Exercise task ▸ Pull out all lines from the listing below in which the word "into" appears.

Entries with parts and joints:
------------------------

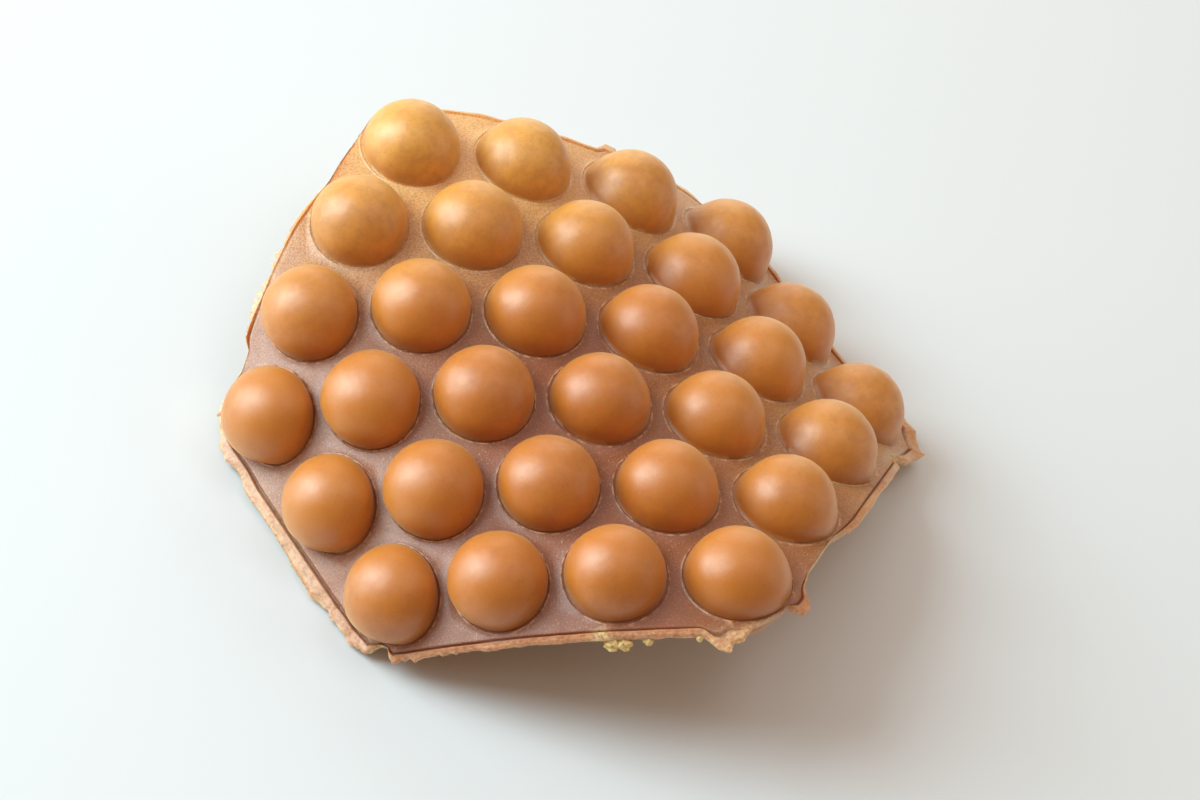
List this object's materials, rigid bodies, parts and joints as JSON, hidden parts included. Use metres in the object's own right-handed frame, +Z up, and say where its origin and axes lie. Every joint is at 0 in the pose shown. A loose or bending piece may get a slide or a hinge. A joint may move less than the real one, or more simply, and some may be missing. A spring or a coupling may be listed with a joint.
{
  "type": "bubble waffle",
  "caption": "Bubble waffle of golden balls of egg batter in a thin web, baked flat in a hexagonal outline and bent into a low arch that rests on its two sides.",
  "frame": {"origin": "centre of the base of the waffle's bounding box, on the surface it rests on", "axes": "+Z up, +Y along the straight lines of balls towards the back corner, +X across the lines, from the low left side to the right side; the arch bends about Y"},
  "size_m": [0.2058, 0.2048, 0.06],
  "materials": {
    "baked_batter": "satin golden brown crust with paler pinkish brown web"
  },
  "bodies": {
    "root": {"bubble_waffle": "baked_batter"}
  },
  "joints": []
}
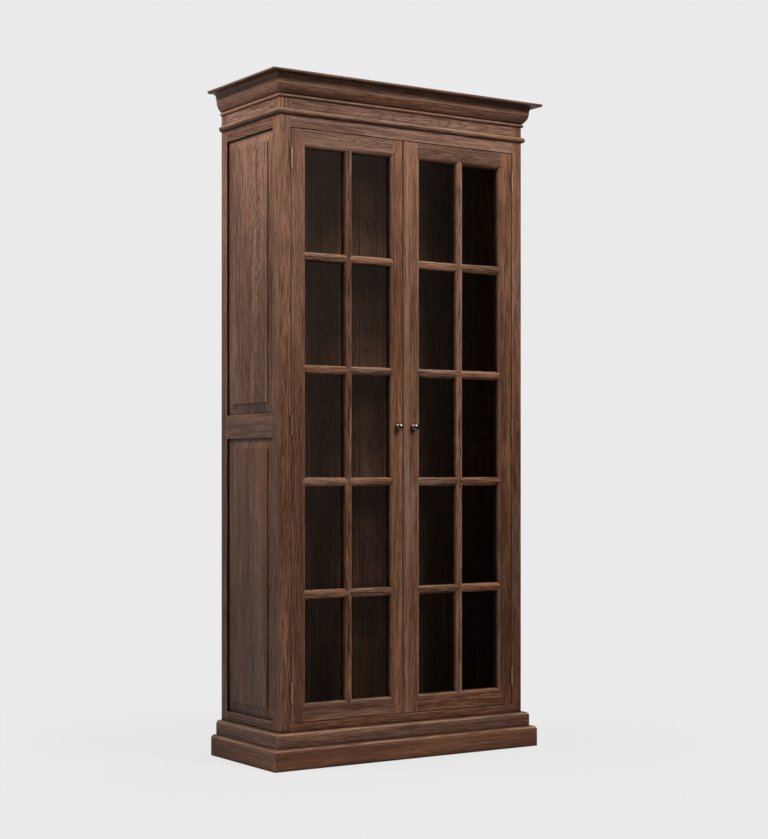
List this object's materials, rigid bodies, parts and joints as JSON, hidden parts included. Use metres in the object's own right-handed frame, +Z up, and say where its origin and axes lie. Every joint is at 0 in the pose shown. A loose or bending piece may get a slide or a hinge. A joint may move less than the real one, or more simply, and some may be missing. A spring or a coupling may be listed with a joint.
{
  "type": "bookcase with glass doors",
  "caption": "Tall oak display bookcase with two inset glazed doors divided by glazing bars, raised side panels, glass shelves, stepped plinth and moulded crown.",
  "frame": {"origin": "on the floor, under the middle of the whole piece", "axes": "+X to the right of someone facing the doors, -Y out of the front, +Z up"},
  "size_m": [1.11, 0.459, 2.3],
  "materials": {
    "oak": "brushed oak, dark brown stain, matt wax",
    "glass": "clear float glass",
    "brass": "aged brass",
    "pewter": "aged pewter",
    "steel": "plain steel",
    "catch": "brown moulded"
  },
  "bodies": {
    "case": {"front_left_post": "oak", "front_right_post": "oak", "back_left_post": "oak", "back_right_post": "oak", "front_top_rail": "oak", "front_bottom_rail": "oak", "back_top_rail": "oak", "back_bottom_rail": "oak", "left_top_rail": "oak", "left_middle_rail": "oak", "left_bottom_rail": "oak", "right_top_rail": "oak", "right_middle_rail": "oak", "right_bottom_rail": "oak", "left_upper_panel": "oak", "left_lower_panel": "oak", "right_upper_panel": "oak", "right_lower_panel": "oak", "back_boards": "oak", "floor_board": "oak", "ceiling_board": "oak", "shelves": "glass", "shelf_pins": "steel", "plinth_front": "oak", "plinth_left": "oak", "plinth_right": "oak", "base_moulding_front": "oak", "base_moulding_left": "oak", "base_moulding_right": "oak", "bead_front": "oak", "bead_left": "oak", "bead_right": "oak", "crown_front": "oak", "crown_left": "oak", "crown_right": "oak", "top_board": "oak", "case_hinge_leaves": "brass", "hinge_pins": "brass", "magnetic_catches": "catch"},
    "left_door": {"left_door_hinge_stile": "oak", "left_door_meeting_stile": "oak", "left_door_top_rail": "oak", "left_door_bottom_rail": "oak", "left_door_glazing_bars": "oak", "left_door_glass": "glass", "left_door_glazing_stops": "oak", "left_door_knob": "pewter", "left_door_catch_plate": "steel", "left_door_hinge_leaves": "brass"},
    "right_door": {"right_door_hinge_stile": "oak", "right_door_meeting_stile": "oak", "right_door_top_rail": "oak", "right_door_bottom_rail": "oak", "right_door_glazing_bars": "oak", "right_door_glass": "glass", "right_door_glazing_stops": "oak", "right_door_knob": "pewter", "right_door_catch_plate": "steel", "right_door_hinge_leaves": "brass"}
  },
  "joints": [
    {"name": "left_door_hinge", "type": "hinge", "parent": "case", "child": "left_door", "pos_m": [-0.4565, -0.178, 1.136], "axis": [0, 0, -1], "range_deg": [0, 180]},
    {"name": "right_door_hinge", "type": "hinge", "parent": "case", "child": "right_door", "pos_m": [0.4565, -0.178, 1.136], "axis": [0, 0, 1], "range_deg": [0, 180]}
  ]
}
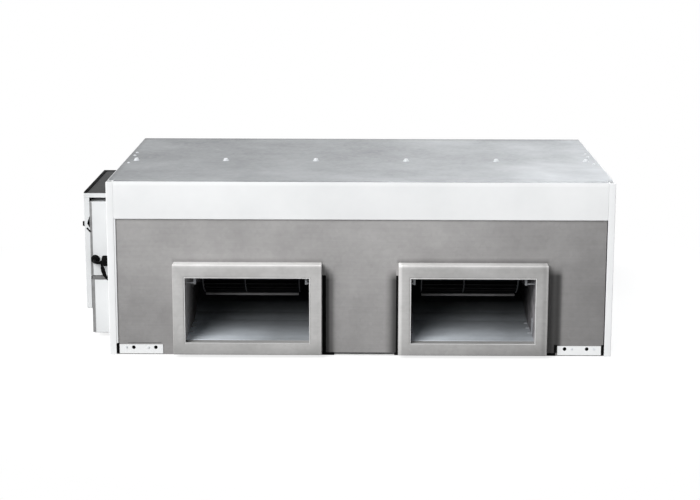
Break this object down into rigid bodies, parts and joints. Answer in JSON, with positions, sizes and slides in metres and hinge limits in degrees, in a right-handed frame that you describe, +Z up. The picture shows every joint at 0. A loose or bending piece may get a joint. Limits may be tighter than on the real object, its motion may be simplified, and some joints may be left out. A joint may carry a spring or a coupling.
{
  "type": "ducted air conditioner",
  "caption": "Flat sheet metal cabinet with flanged supply outlets, blower wheels, sloping coil, side electrical box and sliding return filters.",
  "frame": {"origin": "middle of the cabinet's underside, on its outer face", "axes": "+X to the right as seen from the supply side, -Y out of the supply outlets, +Z up"},
  "size_m": [1.5571, 0.932, 0.51],
  "materials": {
    "white_paint": "satin powder coat",
    "galvanised_sheet": "galvanised, dull",
    "front_sheet": "galvanised, mottled and dull",
    "collar_sheet": "galvanised, light",
    "bright_steel": "bright",
    "motor_paint": "semi-gloss enamel",
    "fin_aluminium": "satin",
    "copper": "drawn copper",
    "brass": "machined",
    "drain_pan_foam": "moulded, matt",
    "black_plastic": "moulded",
    "black_rubber": "matt",
    "grey_felt": "felt",
    "circuit_board": "lacquered",
    "filter_plastic": "moulded"
  },
  "bodies": {
    "cabinet": {"left_side_panel": "white_paint", "right_side_panel": "white_paint", "front_top_rail": "white_paint", "bottom_panel": "galvanised_sheet", "top_panel": "galvanised_sheet", "middle_cross_beam": "galvanised_sheet", "front_panel": "front_sheet", "rear_return_frame": "galvanised_sheet", "front_left_foot_bracket": "white_paint", "front_right_foot_bracket": "white_paint", "rear_left_foot_bracket": "white_paint", "rear_right_foot_bracket": "white_paint", "left_supply_collar": "collar_sheet", "right_supply_collar": "collar_sheet", "left_scroll_wrap": "galvanised_sheet", "left_scroll_outer_side": "galvanised_sheet", "left_scroll_inner_side": "galvanised_sheet", "right_scroll_wrap": "galvanised_sheet", "right_scroll_outer_side": "galvanised_sheet", "right_scroll_inner_side": "galvanised_sheet", "motor_body": "motor_paint", "left_motor_strap": "bright_steel", "right_motor_strap": "bright_steel", "motor_pedestal": "galvanised_sheet", "coil_fin_pack": "fin_aluminium", "coil_left_end_plate": "galvanised_sheet", "coil_right_end_plate": "galvanised_sheet", "drain_pan": "drain_pan_foam", "drain_spigot": "black_plastic", "gas_pipe_and_header": "copper", "liquid_pipe": "copper", "expansion_valve": "brass", "liquid_distributor": "copper", "pipe_grommet_plate": "black_rubber", "control_box": "white_paint", "wiring_cover": "white_paint", "upper_box_hinge": "bright_steel", "lower_box_hinge": "bright_steel", "circuit_board": "circuit_board", "terminal_block": "black_plastic", "run_capacitor": "bright_steel", "transformer": "bright_steel", "box_gland_large": "black_plastic", "box_gland_small": "black_plastic", "side_gland_large": "black_plastic", "side_gland_small": "black_plastic", "motor_cable": "black_rubber", "sensor_cable": "black_rubber", "lower_filter_rail": "galvanised_sheet", "upper_filter_rail": "galvanised_sheet"},
    "fan_rotor": {"left_blower_wheel": "bright_steel", "right_blower_wheel": "bright_steel", "fan_shaft": "bright_steel"},
    "electrical_lid": {"control_box_lid": "white_paint", "lid_felt": "grey_felt", "lid_edge_trim": "black_rubber"},
    "latch": {"lid_latch": "black_plastic"},
    "left_filter_slide": {"left_filter": "filter_plastic"},
    "right_filter_slide": {"right_filter": "filter_plastic"}
  },
  "joints": [
    {"name": "fan_spin", "type": "hinge", "parent": "cabinet", "child": "fan_rotor", "pos_m": [0, -0.19, 0.285], "axis": [1, 0, 0], "continuous": true},
    {"name": "lid_swing", "type": "hinge", "parent": "cabinet", "child": "electrical_lid", "pos_m": [-0.8063, 0.1758, 0.2985], "axis": [0, 0, -1], "range_deg": [0, 110]},
    {"name": "latch_turn", "type": "hinge", "parent": "electrical_lid", "child": "latch", "pos_m": [-0.8226, -0.2235, 0.346], "axis": [1, 0, 0], "range_deg": [-90, 0]},
    {"name": "left_filter_pull", "type": "slide", "parent": "cabinet", "child": "left_filter_slide", "axis": [-1, 0, 0], "range_m": [0, 0.6]},
    {"name": "right_filter_pull", "type": "slide", "parent": "cabinet", "child": "right_filter_slide", "axis": [1, 0, 0], "range_m": [0, 0.6]}
  ]
}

------------------------

Task response ▸
  "caption": "Bubble waffle of golden balls of egg batter in a thin web, baked flat in a hexagonal outline and bent into a low arch that rests on its two sides.",
Break this object down into rigid bodies, parts and joints. Answer in JSON, with positions, sizes and slides in metres and hinge limits in degrees, in a right-handed frame that you describe, +Z up. The picture shows every joint at 0. A loose or bending piece may get a joint. Limits may be tighter than on the real object, its motion may be simplified, and some joints may be left out. A joint may carry a spring or a coupling.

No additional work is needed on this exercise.